→ **Problem description**: Retype, exactly as written, every line from the one containing "const plant = new THREE.Group();" down to the one containing "before = set(bpy.data.objects)", including both, and nothing else.

→ **Information supplied**:
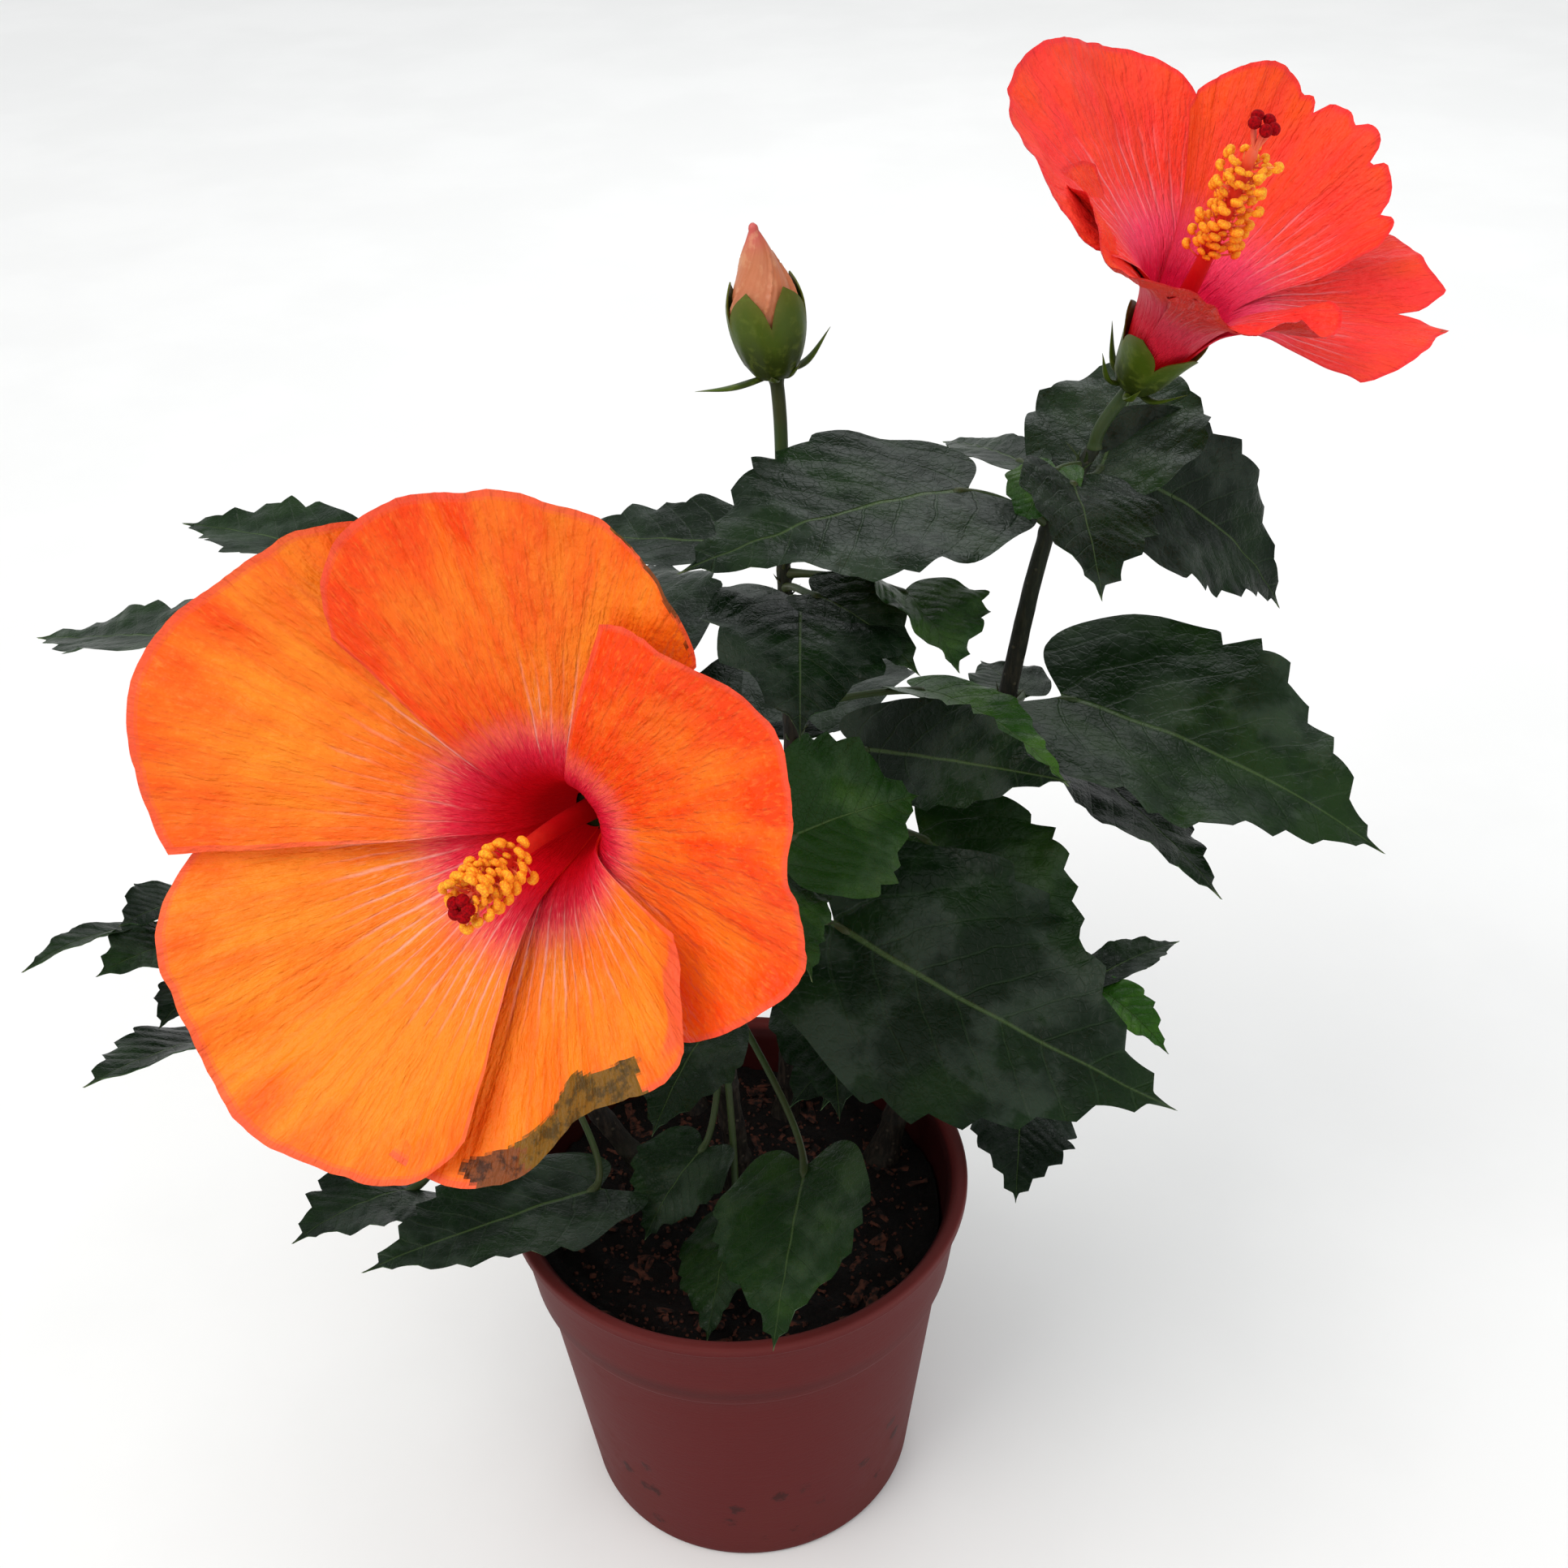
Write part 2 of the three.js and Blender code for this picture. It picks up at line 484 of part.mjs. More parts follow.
// A cup of five pointed lobes that stands clear round what it holds, with a ring of narrow bracts at its foot
function calyx(foot, frame, inner, long, levels, bracts, shift = 0) {
  const sides = 20;
  const grid = [];
  const lobeTop = (k) => {
    const near = Math.abs(((k / sides) * 5 + shift) % 1 - 0.5) * 2;
    return mix(long * LOBE_GAP, long, 1 - 0.5 * near - 0.5 * near ** LOBE_BLUNT);
  };
  const point = (k, height, out) => {
    const angle = (k / sides) * 2 * Math.PI;
    return v3(foot).addScaledVector(frame.axis, height)
      .addScaledVector(frame.right, out * Math.cos(angle)).addScaledVector(frame.up, out * Math.sin(angle));
  };
  const around = (height, out) => Array.from({ length: sides }, (_, k) => point(k, height(k), out(height(k))));
  const outer = (h) => inner(h) + CALYX_WALL;
  grid.push(around(() => 0, () => 2), around(() => 1.6, () => inner(CALYX_FLOOR) * 0.8));
  for (let i = 0; i <= levels; i += 1) grid.push(around((k) => mix(CALYX_FLOOR, lobeTop(k), i / levels), outer));
  for (let i = levels; i >= 0; i -= 1) grid.push(around((k) => mix(CALYX_FLOOR, lobeTop(k) - 0.2, i / levels), inner));
  const cup = loft([[v3(foot)], ...grid, [v3(foot).addScaledVector(frame.axis, CALYX_FLOOR)]]);
  const horns = bracts.map(([long, curl], k) => {
    const angle = ((k + BRACT_TURN) / bracts.length) * 2 * Math.PI;
    const outward = frame.right.clone().multiplyScalar(Math.cos(angle)).addScaledVector(frame.up, Math.sin(angle));
    const at = (out, height) => v3(foot).addScaledVector(outward, out).addScaledVector(frame.axis, height);
    return limb([at(1.5, 1), at(long * 0.55, 1 + 0.1 * curl), at(long, 1 + curl)], 1.1, 0.35, 3);
  });
  return join([cup, ...horns]);
}

// A stalk from the top of a stem to the foot of a calyx
function stalk(start, foot, axis) {
  const reach = start.distanceTo(v3(foot));
  const curve = new THREE.CubicBezierCurve3(start, start.clone().addScaledVector(UP, reach * 0.35),
    v3(foot).addScaledVector(axis, -reach * 0.35), v3(foot).addScaledVector(axis, 1.5));
  return limb(curve.getPoints(5), STALK_RADIUS * 0.95, STALK_RADIUS * 1.15, 6);
}

function bloomCalyx(bloom) {
  const frame = bloomFrame(bloom.heading, bloom.rise);
  const inner = (h) => TUBE_RADIUS + 0.85 + CLEAR + 0.15
    + Math.max(0, h - CALYX_FLOOR) * Math.tan((TUBE_ANGLE + 1.5) * DEG);
  const cup = calyx(bloom.foot, frame, inner, CALYX_LONG, 1, BLOOM_BRACTS);
  return join([cup, stalk(stemPoint(bloom.stem, bloom.stemTop + CLEAR), bloom.foot, frame.axis)]);
}

// The bud swells to its widest a third of the way up and closes to a point in five twisted folds
const budRadius = (share) => BUD.radius * Math.sin(Math.PI * clamp(0.2 + 0.8 * share) ** 0.95) ** 0.85
  * (1 - 0.2 * ease((share - 0.4) / 0.35));

function budPetals() {
  const frame = bloomFrame(BUD.heading, BUD.rise);
  const rows = [];
  for (let i = 0; i <= 9; i += 1) {
    const share = i / 10;
    rows.push([CALYX_FLOOR + CLEAR + share * BUD.long, budRadius(share), 0.07 * ease((share - 0.6) * 4), share * 1.6]);
  }
  rows.push([CALYX_FLOOR + CLEAR + BUD.long, 0]);
  return turned(BUD.foot, frame, rows, 20);
}

function budCalyx() {
  const frame = bloomFrame(BUD.heading, BUD.rise);
  const inner = (h) => budRadius(Math.max(0, (h - CALYX_FLOOR) / BUD.long)) * 1.02 + CLEAR + 0.25;
  const cup = calyx(BUD.foot, frame, inner, BUD.cup, 4, BUD_BRACTS, BUD_LOBE_SHIFT);
  return join([cup, stalk(stemPoint('middle', BUD.stemTop + CLEAR), BUD.foot, frame.axis)]);
}

// The pot: straight tapering wall, a slightly wider upper band and a rolled lip, open above
function pot() {
  const wallAt = (z) => mix(POT_BASE_RADIUS, POT_RIM_RADIUS - LIP_OUT - BAND_STEP, z / (POT_TALL - LIP_TALL));
  const bandLow = POT_TALL - BAND_TALL;
  const lipLow = POT_TALL - LIP_TALL;
  const profile = [
    [0, 0], [POT_BASE_RADIUS - 1.5, 0], [POT_BASE_RADIUS, 1.5],
    [wallAt(bandLow), bandLow], [wallAt(bandLow) + BAND_STEP, bandLow + 1.2],
    [wallAt(lipLow) + BAND_STEP, lipLow], [POT_RIM_RADIUS, lipLow + 0.8], [POT_RIM_RADIUS, POT_TALL - 1],
    [POT_RIM_RADIUS - 0.9, POT_TALL], [POT_RIM_RADIUS - 3, POT_TALL],
    [potInside(lipLow), lipLow], [potInside(POT_FLOOR), POT_FLOOR], [0, POT_FLOOR],
  ];
  const shape = new THREE.LatheGeometry(profile.map(([x, y]) => new THREE.Vector2(x, y)), POT_SIDES);
  shape.deleteAttribute('normal');
  shape.deleteAttribute('uv');
  return mergeVertices(shape.rotateX(Math.PI / 2), 1e-3);
}

const potInside = (z) =>
  mix(POT_BASE_RADIUS, POT_RIM_RADIUS - LIP_OUT - BAND_STEP, z / (POT_TALL - LIP_TALL)) - POT_WALL;

// The soil fills the pot, with an uneven top that is level round every stem
function soil() {
  const feet = Object.values(STEMS).map(({ knots }) => new THREE.Vector2(knots[0][0], knots[0][1]));
  const sides = 22;
  const lowest = POT_FLOOR + CLEAR;
  const top = (x, y) => {
    const near = Math.min(...feet.map((foot) => foot.distanceTo(new THREE.Vector2(x, y))));
    const wave = Math.sin(x * 0.19 + 1) * Math.cos(y * 0.23) * 0.6 + Math.sin(x * 0.41 + y * 0.37) * 0.4;
    return SOIL_TOP + SOIL_HUMP * wave * ease((near - SOIL_FLAT) / 8) * 0.7;
  };
  const level = (radius, height) => Array.from({ length: sides }, (_, k) => {
    const angle = (k / sides) * 2 * Math.PI;
    const [x, y] = [radius * Math.cos(angle), radius * Math.sin(angle)];
    return new THREE.Vector3(x, y, height ?? top(x, y));
  });
  const side = 0.6 + CLEAR;
  const rims = [potInside(SOIL_TOP) - side, 46, 35, 24, 12];
  return loft([[new THREE.Vector3(0, 0, lowest)], level(potInside(lowest) - side, lowest),
    ...rims.map((radius) => level(radius)), [new THREE.Vector3(0, 0, top(0, 0))]]);
}

function geometryOf(shape) {
  const mesh = shape.getMesh();
  const geometry = new THREE.BufferGeometry();
  geometry.setAttribute('position', new THREE.BufferAttribute(new Float32Array(mesh.vertProperties), 3));
  geometry.setIndex(new THREE.BufferAttribute(new Uint32Array(mesh.triVerts), 1));
  return geometry;
}

const COLOURS = {
  pot: 0x6d3232, soil: 0x2a1f19, stem: 0x5b4a36, leaf: 0x2c4030, calyx: 0x5f7a34,
  orange: 0xf5792e, coral: 0xf0543f, column: 0xe8a12c, bud: 0xe6a583,
};

function node(name, geometry, colour) {
  const mesh = new THREE.Mesh(geometry, new THREE.MeshStandardMaterial({ color: COLOURS[colour], roughness: 0.7 }));
  mesh.name = name;
  return mesh;
}

// The stretches of bare stem between the soil and the masses
function bareStems() {
  const list = [];
  for (const name of Object.keys(STEMS)) {
    const masses = Object.values(MASSES).filter((mass) => mass.stem === name);
    let low = SOIL_TOP + CLEAR;
    masses.forEach((mass, k) => {
      list.push([`stem_${name}_${k + 1}`, stemPiece(name, low, mass.from - CLEAR)]);
      low = mass.to + CLEAR;
    });
  }
  return list;
}

const plant = new THREE.Group();
plant.add(node('pot', pot(), 'pot'));
plant.add(node('soil', geometryOf(soil()), 'soil'));
for (const [name, shape] of bareStems()) plant.add(node(name, geometryOf(shape), 'stem'));
Object.entries(MASSES).forEach(([name, mass], k) =>
  plant.add(node(name, geometryOf(leafMass(mass, 20 * k + 1)), 'leaf')));
for (const [name, bloom] of Object.entries(BLOOMS)) {
  plant.add(node(`${name}_bloom_calyx`, geometryOf(bloomCalyx(bloom)), 'calyx'));
  plant.add(node(`${name}_bloom_petals`, geometryOf(corolla(bloom)), bloom.colour));
  plant.add(node(`${name}_bloom_column`, geometryOf(column(bloom)), 'column'));
}
plant.add(node('bud_calyx', geometryOf(budCalyx()), 'calyx'));
plant.add(node('bud_petals', geometryOf(budPetals()), 'bud'));

export default plant;
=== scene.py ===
"""A potted hibiscus shrub in bloom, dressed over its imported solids.

The tables are in millimetres and degrees, as in the part's own source; every mesh is made in metres.
The pot's underside is at the origin, Z is up, and -Y is the side that faces the viewer.
"""
import math
import bpy
import numpy as np
from mathutils import Matrix, Vector


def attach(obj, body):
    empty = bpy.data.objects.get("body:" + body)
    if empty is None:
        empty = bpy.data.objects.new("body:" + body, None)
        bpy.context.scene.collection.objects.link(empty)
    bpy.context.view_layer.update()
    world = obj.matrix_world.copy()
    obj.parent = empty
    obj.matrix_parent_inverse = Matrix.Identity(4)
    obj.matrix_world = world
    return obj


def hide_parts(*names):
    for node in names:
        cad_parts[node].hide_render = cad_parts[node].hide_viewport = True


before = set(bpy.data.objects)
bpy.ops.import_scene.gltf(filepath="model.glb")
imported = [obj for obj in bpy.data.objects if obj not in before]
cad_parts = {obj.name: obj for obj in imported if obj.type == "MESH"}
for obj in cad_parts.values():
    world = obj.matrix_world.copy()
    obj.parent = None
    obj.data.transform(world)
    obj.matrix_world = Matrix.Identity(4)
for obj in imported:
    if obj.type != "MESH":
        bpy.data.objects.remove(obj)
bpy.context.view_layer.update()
METRE = 0.001
UP = np.array([0.0, 0.0, 1.0])
SHARP_EDGE = 70

# Pot and soil
POT_TALL = 112
POT_RIM_RADIUS = 65
POT_BASE_RADIUS = 48.5
POT_WALL = 1.7
POT_FLOOR = 3
LIP_TALL = 4
LIP_OUT = 1.6
BAND_TALL = 29
BAND_STEP = 2.2
SOIL_TOP = 96

# Stems: knots (x, y, height), and the radius at the foot and at the top
STEMS = {
    "front": ([(0, 8, 96), (-2, 8, 150), (0, 8, 190), (-6, 5, 225), (-13, -3, 250)], 3.6, 2.2),
    "middle": ([(14, 38, 96), (18, 39, 150), (20, 38, 200), (19, 39, 250), (19, 43, 305)], 3.2, 1.5),
    "right": ([(42, 18, 96), (60, 27, 160), (73, 36, 215), (77, 40, 243), (85.5, 41, 291), (97, 44, 312)],
              3.8, 1.9),
    "left": ([(-25, 10, 96), (-58, 12, 165), (-78, 17, 215), (-86, 36, 285)], 3.4, 1.6),
    "rear": ([(-14, 42, 96), (-22, 58, 160), (-28, 68, 228)], 3, 1.5),
}
STEM_TOPS = {"front": 228, "middle": 296, "right": 310, "left": 286, "rear": 226}
STEM_LENGTHS = {"front": 2, "middle": 2, "right": 3, "left": 3, "rear": 2}
STEM_SIDES = 28
FLARE_TALL = 12
FLARE_SHARE = 0.45

# Leaf shape, shared by every blade
BELLY = 0.38                 # where along its length a blade is widest
NECK = 0.42                  # share of the full width at the blade's base
TEETH_FROM = 0.24            # where along its length the teeth begin
LOBE = 0.12                  # how far the basal lobes reach back, as a share of the length
LATERALS = 8                 # side veins on each side of the midrib
PETIOLE_RADIUS = 1.05
BLADE_STEPS = (0, 0.035, 0.09, 0.17, 0.27, 0.38, 0.5, 0.62, 0.73, 0.83, 0.91, 0.965, 1)
TOOTH_STEPS = (0, 0.16, 0.32, 0.48, 0.62, 0.72, 0.8, 0.88, 0.95)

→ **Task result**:
const plant = new THREE.Group();
plant.add(node('pot', pot(), 'pot'));
plant.add(node('soil', geometryOf(soil()), 'soil'));
for (const [name, shape] of bareStems()) plant.add(node(name, geometryOf(shape), 'stem'));
Object.entries(MASSES).forEach(([name, mass], k) =>
  plant.add(node(name, geometryOf(leafMass(mass, 20 * k + 1)), 'leaf')));
for (const [name, bloom] of Object.entries(BLOOMS)) {
  plant.add(node(`${name}_bloom_calyx`, geometryOf(bloomCalyx(bloom)), 'calyx'));
  plant.add(node(`${name}_bloom_petals`, geometryOf(corolla(bloom)), bloom.colour));
  plant.add(node(`${name}_bloom_column`, geometryOf(column(bloom)), 'column'));
}
plant.add(node('bud_calyx', geometryOf(budCalyx()), 'calyx'));
plant.add(node('bud_petals', geometryOf(budPetals()), 'bud'));

export default plant;
=== scene.py ===
"""A potted hibiscus shrub in bloom, dressed over its imported solids.

The tables are in millimetres and degrees, as in the part's own source; every mesh is made in metres.
The pot's underside is at the origin, Z is up, and -Y is the side that faces the viewer.
"""
import math
import bpy
import numpy as np
from mathutils import Matrix, Vector


def attach(obj, body):
    empty = bpy.data.objects.get("body:" + body)
    if empty is None:
        empty = bpy.data.objects.new("body:" + body, None)
        bpy.context.scene.collection.objects.link(empty)
    bpy.context.view_layer.update()
    world = obj.matrix_world.copy()
    obj.parent = empty
    obj.matrix_parent_inverse = Matrix.Identity(4)
    obj.matrix_world = world
    return obj


def hide_parts(*names):
    for node in names:
        cad_parts[node].hide_render = cad_parts[node].hide_viewport = True


before = set(bpy.data.objects)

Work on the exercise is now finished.